The Georgia Code Title 44 Chapter 7 Article II Section 44-7-34 requires a landlord to return a tenant’s security deposit in the following manner:
Return of Security Deposit
(a) Except as otherwise provided in this article, within one month after the termination of the residential lease or the surrender and acceptance of the premises, whichever occurs last, a landlord shall return to the tenant the full security deposit which was deposited with the landlord by the tenant. No security deposit shall be retained to cover ordinary wear and tear which occurred as a result of the use of the premises for the purposes for which the premises were intended, provided that there was no negligence, carelessness, accident, or abuse of the premises by the tenant or members of his household or their invitees or guests. In the event that actual cause exists for retaining any portion of the security deposit, the landlord shall provide the tenant with a written statement listing the exact reasons for the retention thereof. If the reason for retention is based on damages to the premises, such damages shall be listed as provided in Code Section 44-7-33. When the statement is delivered, it shall be accompanied by a payment of the difference between any sum deposited and the amount retained. The landlord shall be deemed to have complied with this Code section by mailing the statement and any payment required to the last known address of the tenant via first class mail. If the letter containing the payment is returned to the landlord undelivered and if the landlord is unable to locate the tenant after reasonable effort, the payment shall become the property of the landlord 90 days after the date the payment was mailed.
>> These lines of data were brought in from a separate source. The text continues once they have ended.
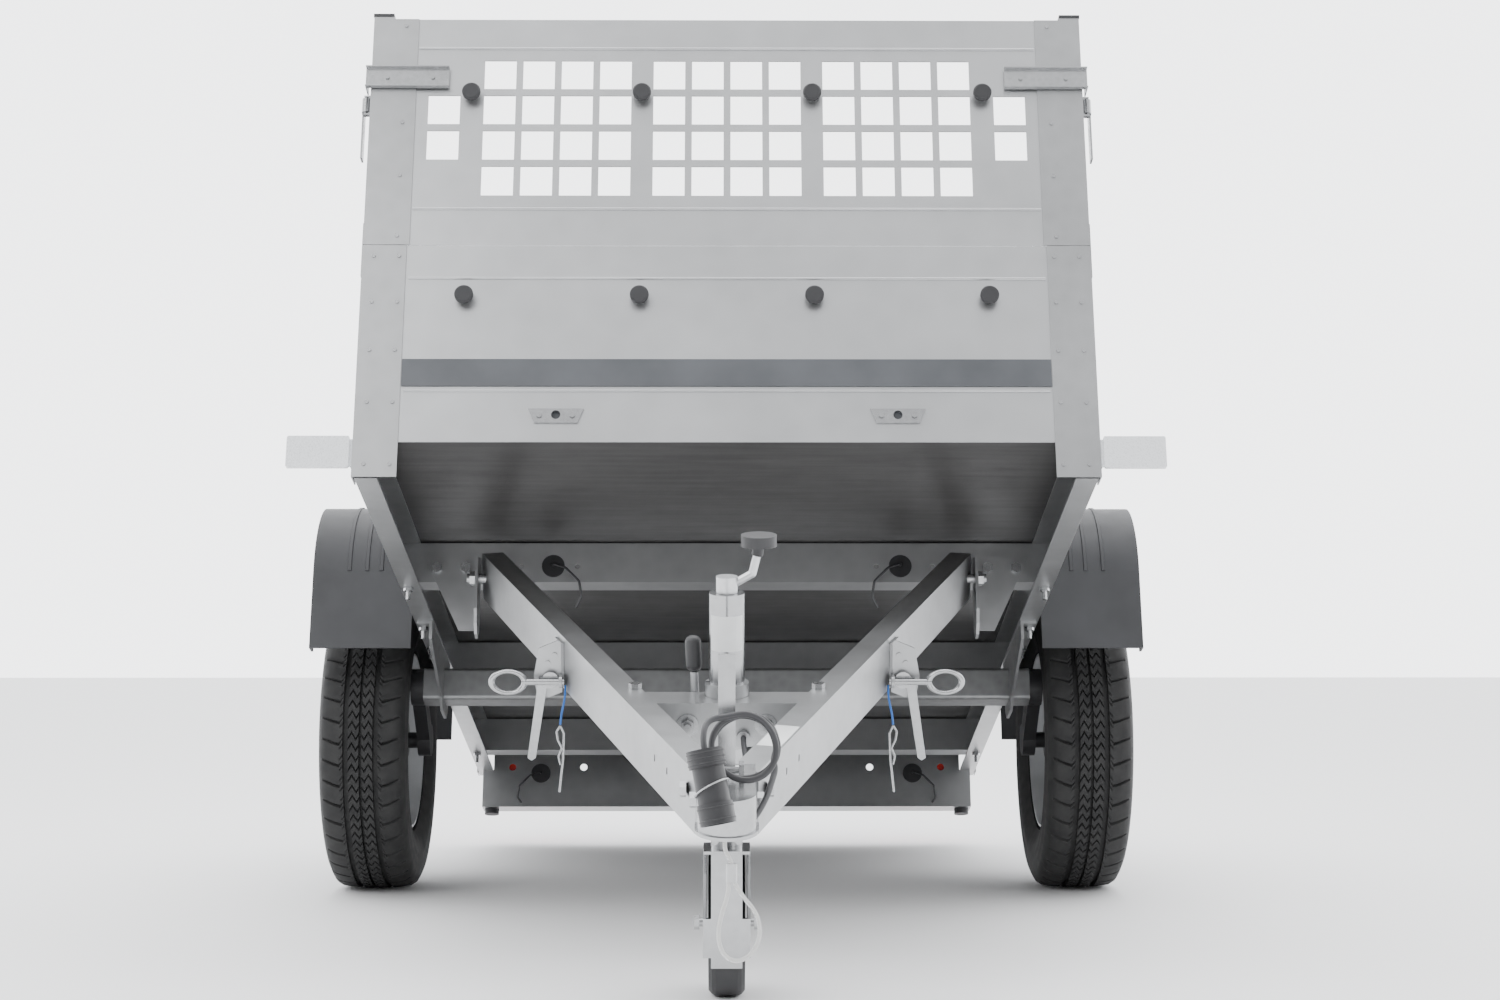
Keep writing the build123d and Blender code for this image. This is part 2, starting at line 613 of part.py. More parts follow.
def make_rim():
    """Pressed steel rim: barrel and dished disc with ventilation holes."""
    h = TYRE_WIDTH / 2
    outer = RIM_RADIUS - 12.2
    barrel = [(-h + 18, outer), (-h + 18, outer - 4), (-26, outer - 16), (26, outer - 16),
              (h - 18, outer - 4), (h - 18, outer), (28, outer - 10), (-28, outer - 10)]
    shape = revolve_x(barrel, WHEEL_X)
    front = [(13.2, 20), (21, 20), (21, 88), (10, 118), (2, outer - 14)]
    disc = front + [(-4, outer - 14), (2, 112), (13.2, 84)]
    shape += revolve_x(disc, WHEEL_X)
    for i in range(12):
        turn = math.radians(30 * i)
        at = (640, 117 * math.cos(turn), 117 * math.sin(turn))
        shape -= rod(at, (710, at[1], at[2]), 11)
    return shape


# ---- drawbar ----------------------------------------------------------------------
def arm_frame():
    """Frame of the right arm: X outward from the web, Y to the rear."""
    return Location((HINGE_X, 0, 0), (0, 0, -ARM_ANGLE))


def arm_x(ahead):
    """Outer face of the right arm at a distance ahead of the hinge."""
    return HINGE_X - ahead * math.tan(math.radians(ARM_ANGLE))


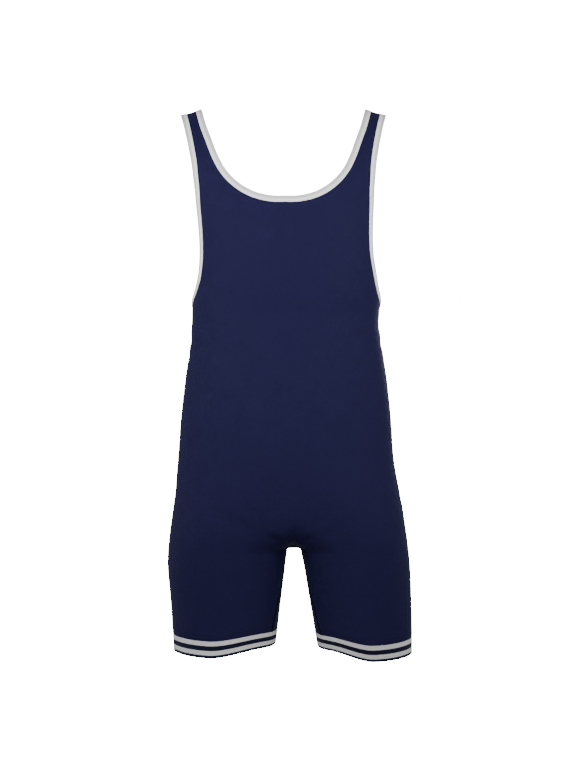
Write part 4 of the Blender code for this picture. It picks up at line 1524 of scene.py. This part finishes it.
class SINGLET_OT_stage(bpy.types.Operator):
    """Build the camera, the white stage and the soft lights"""

    bl_idname = "singlet.stage"
    bl_label = "Stage"

    def execute(self, context):
        lights = context.scene.singlet_lights
        scene = context.scene
        width, height = PHOTO_SIZE
        camera_data = bpy.data.cameras.new("photo_camera")
        camera_data.sensor_width = SENSOR
        camera_data.lens = SENSOR * CAMERA_DISTANCE / METRES_PER_PIXEL / height
        camera = place_object("photo_camera", camera_data)
        camera.location = (
            (width / 2 - ORIGIN_PIXEL[0]) * METRES_PER_PIXEL, -CAMERA_DISTANCE,
            (ORIGIN_PIXEL[1] - height / 2) * METRES_PER_PIXEL,
        )
        camera.rotation_euler = (math.radians(90), 0, 0)
        scene.camera = camera

        paper = stage_material("stage_paper", lights.backdrop)
        floor, dome = bmesh.new(), bmesh.new()
        bmesh.ops.create_circle(floor, cap_ends=True, segments=64, radius=FLOOR_RADIUS)
        bmesh.ops.translate(floor, verts=floor.verts, vec=(0, 0, FLOOR_LEVEL))
        bmesh.ops.create_uvsphere(dome, u_segments=48, v_segments=24, radius=DOME_RADIUS)
        bmesh.ops.reverse_faces(dome, faces=dome.faces)
        for name, shape in (("stage_floor", floor), ("stage_sky", dome)):
            thing = place_shape(name, shape, paper)
            for ray in ("visible_diffuse", "visible_glossy", "visible_shadow", "visible_transmission"):
                setattr(thing, ray, False)

        world = bpy.data.worlds.new("stage_world")
        scene.world = world
        world.use_nodes = True
        graph = Graph(world.node_tree)
        sky = graph.add("ShaderNodeBackground", {}, {"Color": shade(WHITE_LIGHT), "Strength": lights.sky})
        graph.add("ShaderNodeOutputWorld", {}, {"Surface": sky})

        for lamp in LAMPS:
            soft_light(lamp, getattr(lights, lamp.name))
        return {"FINISHED"}


class SINGLET_PT_panel(bpy.types.Panel):
    """Lists the singlet's pieces and their settings"""

    bl_idname = "SINGLET_PT_panel"
    bl_label = "Singlet"
    bl_space_type = "VIEW_3D"
    bl_region_type = "UI"
    bl_category = "Singlet"

    def draw(self, context):
        for operator in OPERATORS:
            self.layout.operator(operator.bl_idname)
        for group in (getattr(context.scene, name) for name in GROUPS):
            box = self.layout.box()
            for name in group.__annotations__:
                box.prop(group, name)


OPERATORS = (SINGLET_OT_panels, SINGLET_OT_bindings, SINGLET_OT_elastics, SINGLET_OT_seams, SINGLET_OT_stage)
GROUPS = {"singlet_sizes": SingletSizes, "singlet_colours": SingletColours, "singlet_lights": StageLights}


def register():
    for group in (*GROUPS.values(), *OPERATORS, SINGLET_PT_panel):
        bpy.utils.register_class(group)
    for name, group in GROUPS.items():
        setattr(bpy.types.Scene, name, bpy.props.PointerProperty(type=group))


def unregister():
    for name in GROUPS:
        delattr(bpy.types.Scene, name)
    for group in (SINGLET_PT_panel, *reversed(OPERATORS), *GROUPS.values()):
        bpy.utils.unregister_class(group)


def main():
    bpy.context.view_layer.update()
    register()
    bpy.ops.singlet.stage()
    bpy.ops.singlet.panels()
    bpy.ops.singlet.bindings()
    bpy.ops.singlet.elastics()
    bpy.ops.singlet.seams()


if __name__ == "__main__":
    main()
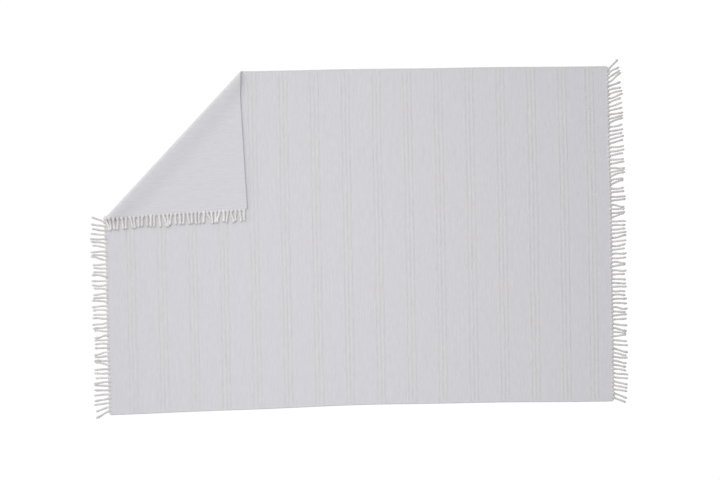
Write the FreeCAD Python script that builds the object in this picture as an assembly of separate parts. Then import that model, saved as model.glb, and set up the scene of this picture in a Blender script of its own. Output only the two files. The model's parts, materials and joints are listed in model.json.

Nothing in this Code section shall preclude the landlord from retaining the security deposit for nonpayment of rent or of fees for late payment, for abandonment of the premises, for nonpayment of utility charges, for repair work or cleaning contracted for by the tenant with third parties, for unpaid pet fees, or for actual damages caused by the tenant’s breach, provided the landlord attempts to mitigate the actual damages.
(b) In any court action in which there is a determination that neither the landlord nor the tenant is entitled to all or a portion of a security deposit under this article, the judge or the jury, as the case may be, shall determine what would be an equitable disposition of the security deposit; and the judge shall order the security deposit paid in accordance with such disposition.